In this work, we model such peer-to-peer network anonymity solutions and evaluate their anonymity guarantees. To do so, we propose a novel framework that uses Bayesian inference to obtain the probability distributions linking transactions to their possible originators. We characterize transaction anonymity with those distributions, using entropy as metric of adversarial uncertainty on the originator’s identity. In particular, we model Dandelion, Dandelion++, and Lightning Network.

We study different configurations and demonstrate that none of them offers acceptable anonymity to their users

Anonymous March 6, 2023 8:58 AM

The world needs 1 cryptocurrency to support it’s fundamental need of black and illegal money/transactions. We will never be able to live without illegal payments and yes that will unfortunately include drug traffickers and others.

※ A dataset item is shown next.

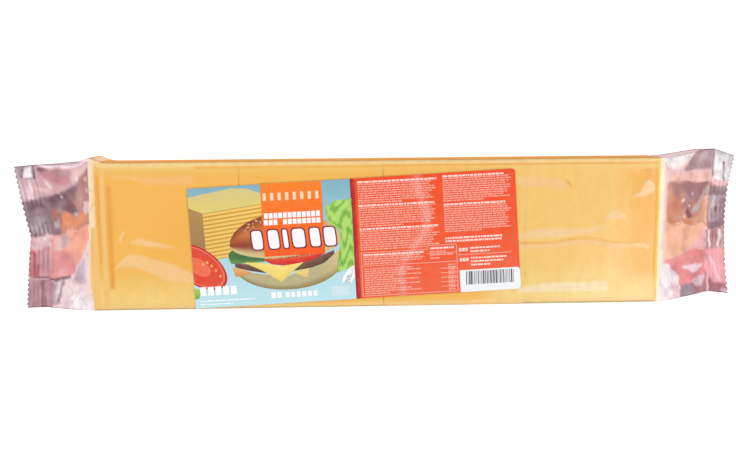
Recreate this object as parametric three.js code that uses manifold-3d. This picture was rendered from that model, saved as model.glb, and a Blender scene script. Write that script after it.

Winter March 6, 2023 1:00 PM

@Clive, all

On the Anonymity of Peer-To-Peer Network Anonymity Schemes Used by Cryptocurrencies

It seems even the privacy coin Monero is not perfectly secure/private:

‘https://bitcoinist.com/how-traceable-monero-transactions-compared-bitcoin/amp/

According to Greenberg citing a leaked Chainalysis document, Monero transactions can be traced in 60% of cases to get a usable lead. This revelation has questioned the common belief of Monero being an entirely non-traceable asset.

I am wondering whether this weakness might be related to trading volume? If trading volumes are low, might moving money be traceable in or out of Monero (btw, I have no idea how Monero works)?

Clive Robinson March 6, 2023 6:14 PM

@ Nicholas Weaver, Bruce Schneier,

Another one for the, I don’t know if you have seen this or not, list,

POLYNONCE: A TALE OF A NOVEL ECDSA ATTACK AND BITCOIN TEARS

The paper,

https://eprint.iacr.org/2023/305

The blog post,

https://research.kudelskisecurity.com/2023/03/06/polynonce-a-tale-of-a-novel-ecdsa-attack-and-bitcoin-tears/

“we tell a tale of how we discovered a novel attack against ECDSA and how we applied it to datasets we found in the wild, including the Bitcoin and Ethereum networks. Although we didn’t recover Satoshi’s private key (we’d be throwing a party instead of writing this blog post), we could see evidence that someone had previously attacked vulnerable wallets with a different exploit and drained them.”

It would appear that this week is a fun time for rattling the cryptocoin fanbois block chains…

Ollie Jones March 8, 2023 4:05 PM

A while ago on his YouTube channel, Nicholas Weaver published this video of a lecture he gave on this topic.

https://www.youtube.com/watch?v=J9nv0Ol-R5Q

It’s his spoken take on the stuff of his white paper. Succinct, blunt, and convincing.

tl;dr: “Cryptocurrency should die in a fire.”

Clive Robinson March 8, 2023 5:10 PM

@ Ollie Jones,

Re: Nicholas Weaver’s comment,

“Cryptocurrency should die in a fire.”

In a way it already is, it uses more fossil fuel derived energy than small Western nations and something like most third world nations put together.

Thus it’s “carbon footprint” is a horrendous blight on the face of our plant for the idiocy of addicted gamblers thinking they are hot shot financial investors. When in fact most are just meat for the slaughter being led vy judus goat fanbois led by the slaughters who are con artists.

The only good thing about cryptocurency is it gives psychologists and anthropologists a way out beyond the fring culture to study.

But at a price the rest of the world can not aford as it’s a non productive crearion of poisonous polution by destruction of natural resources (unless of course the fanbois want to admit to being mass murderers by saying there intent is to poison the planet).